Request = Write out the listing in full, matching it word for word.

Task input =
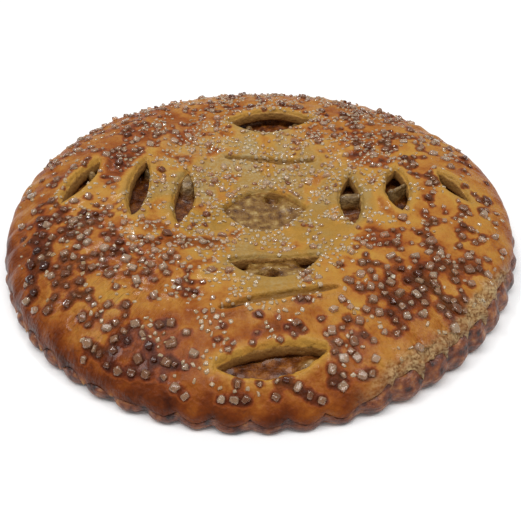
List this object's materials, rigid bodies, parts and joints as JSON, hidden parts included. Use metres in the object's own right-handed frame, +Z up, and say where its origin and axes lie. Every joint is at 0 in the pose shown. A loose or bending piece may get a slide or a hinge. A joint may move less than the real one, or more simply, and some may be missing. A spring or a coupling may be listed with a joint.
{
  "type": "apple pie",
  "caption": "Round double-crust pie with a fluted edge, a low domed lid with cut vents that show the fruit filling, and coarse sugar crystals baked onto it.",
  "frame": {"origin": "centre of the pie, on the surface it rests on", "axes": "+Z up; the front of the pie faces -Y, and +X is to the right seen from the front"},
  "size_m": [0.1796, 0.1796, 0.0214],
  "materials": {
    "base_pastry": "dark baked pastry, matte",
    "apple_filling": "cooked apple in syrup, moist",
    "lid_pastry": "egg-washed puff pastry with coarse sugar, satin"
  },
  "bodies": {
    "root": {"base_crust": "base_pastry", "filling": "apple_filling", "lid": "lid_pastry"}
  },
  "joints": []
}
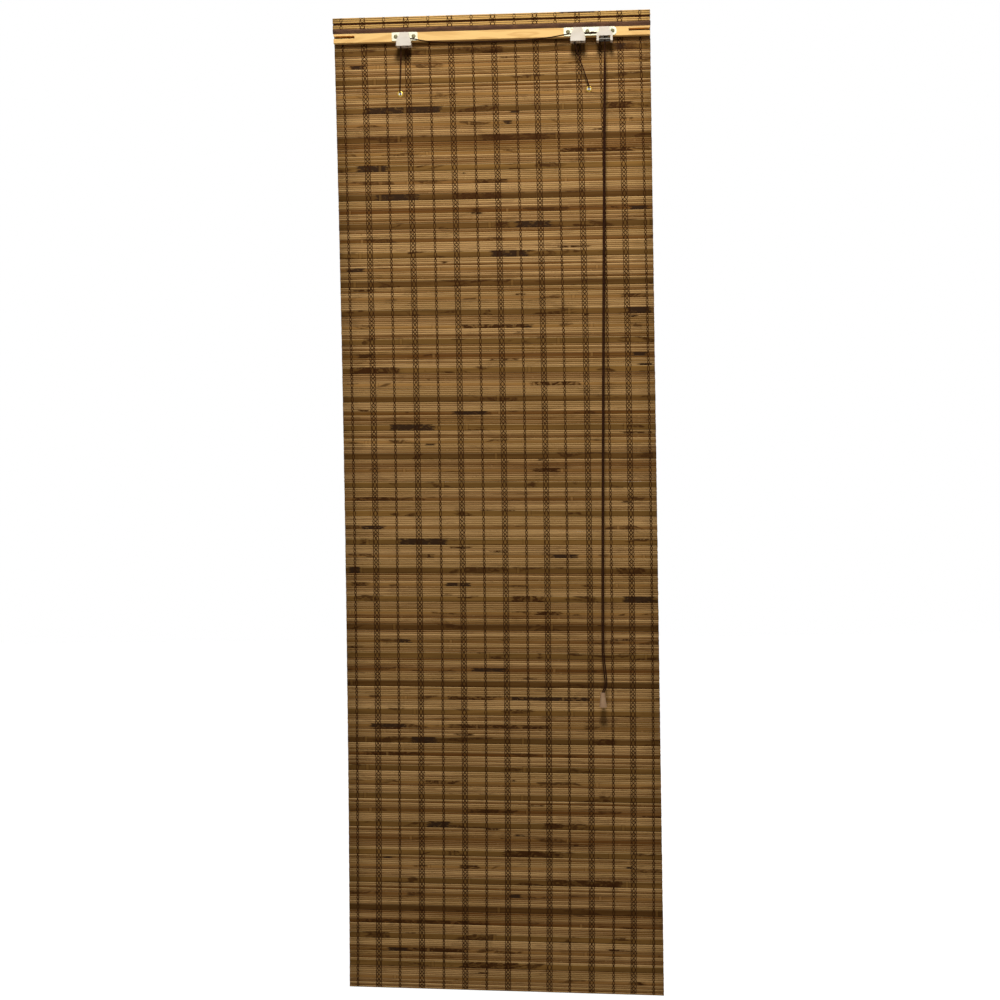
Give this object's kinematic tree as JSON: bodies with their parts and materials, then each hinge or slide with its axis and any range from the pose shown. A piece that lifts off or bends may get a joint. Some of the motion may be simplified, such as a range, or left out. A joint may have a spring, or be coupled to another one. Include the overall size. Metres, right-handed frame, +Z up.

Expected answer =
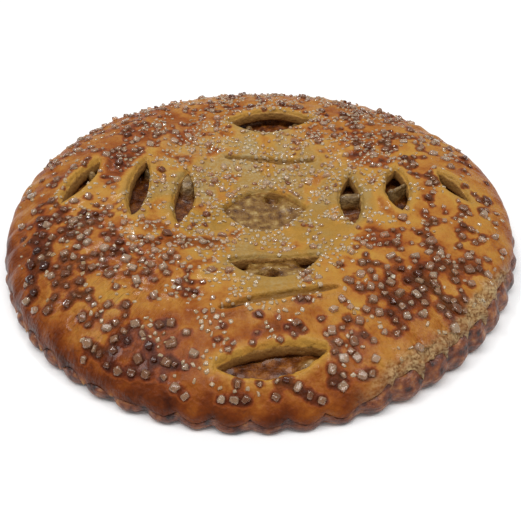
List this object's materials, rigid bodies, parts and joints as JSON, hidden parts included. Use metres in the object's own right-handed frame, +Z up, and say where its origin and axes lie. Every joint is at 0 in the pose shown. A loose or bending piece may get a slide or a hinge. A joint may move less than the real one, or more simply, and some may be missing. A spring or a coupling may be listed with a joint.
{
  "type": "apple pie",
  "caption": "Round double-crust pie with a fluted edge, a low domed lid with cut vents that show the fruit filling, and coarse sugar crystals baked onto it.",
  "frame": {"origin": "centre of the pie, on the surface it rests on", "axes": "+Z up; the front of the pie faces -Y, and +X is to the right seen from the front"},
  "size_m": [0.1796, 0.1796, 0.0214],
  "materials": {
    "base_pastry": "dark baked pastry, matte",
    "apple_filling": "cooked apple in syrup, moist",
    "lid_pastry": "egg-washed puff pastry with coarse sugar, satin"
  },
  "bodies": {
    "root": {"base_crust": "base_pastry", "filling": "apple_filling", "lid": "lid_pastry"}
  },
  "joints": []
}
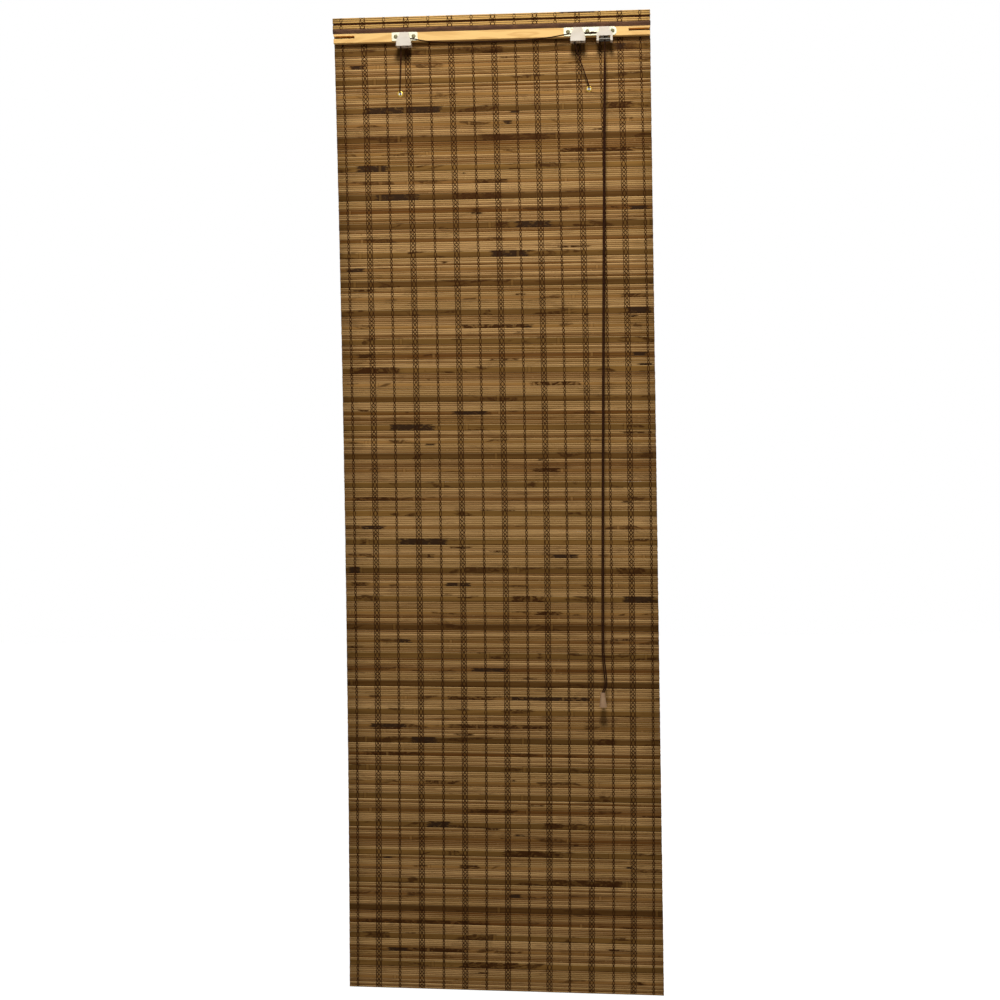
Give this object's kinematic tree as JSON: bodies with their parts and materials, then each hinge or slide with its axis and any range from the pose shown. A piece that lifts off or bends may get a joint. Some of the motion may be simplified, such as a range, or left out. A joint may have a spring, or be coupled to another one. Include the overall size. Metres, right-handed frame, +Z up.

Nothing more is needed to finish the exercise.